Let \(f(x)=\sqrt{3 + \sin(x)} + (x - \pi)^2\text{.}\) Show that there exists a real number \(c\) such that \(f'(c)=0\text{.}\)

10 (✳)

Let \(f(x)=x\cos(x) - x\sin(x)\text{.}\) Show that there exists a real number \(c\) such that \(f'(c)=0\text{.}\)

12

How many roots does the function \(f(x)=\dfrac{(4x+1)^4}{16}+x\) have?

13

How many roots does the function \(f(x)=x^3+\sin\left(x^5\right)\) have?

14

How many positive-valued solutions does the equation \(e^x=4\cos(2x)\) have?

17

Use Corollary 2.13.12 and Theorem 2.12.8 to show that \(\arcsec x=C-\arccsc x\) for some constant \(C\text{;}\) then find \(C\text{.}\)

18 (✳)

Suppose \(f(0) = 0\) and \(f'(x) = \dfrac{1}{1 + e^{-f(x)}}\) . Prove that \(f(100) \lt 100\text{.}\)

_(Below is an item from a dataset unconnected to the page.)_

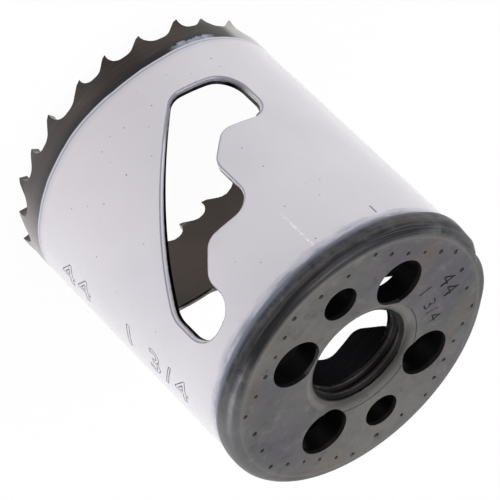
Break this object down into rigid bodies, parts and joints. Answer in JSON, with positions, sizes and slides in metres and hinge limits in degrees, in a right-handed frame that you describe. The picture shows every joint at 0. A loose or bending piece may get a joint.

Remark: an equation relating a function to its own derivative is called a differential equation. We'll see some very basic differential equations in Section 3.3.

20

Let \(f(x)=\dfrac{x}{2}+\sin x\text{.}\) What is the largest interval containing \(x=0\) over which \(f(x)\) is one--to--one? What are the domain and range of \(f^{-1}(x)\text{,}\) if we restrict \(f\) to this interval?

21

Suppose \(f(x)\) and \(g(x)\) are functions that are continuous over the interval \([a,b]\) and differentiable over the interval \((a,b)\text{.}\) Suppose further that \(f(a) \lt g(a)\) and \(g(b) \lt f(b)\text{.}\) Show that there exists some \(c \in [a,b]\) with \(f'(c) \gt g'(c)\text{.}\)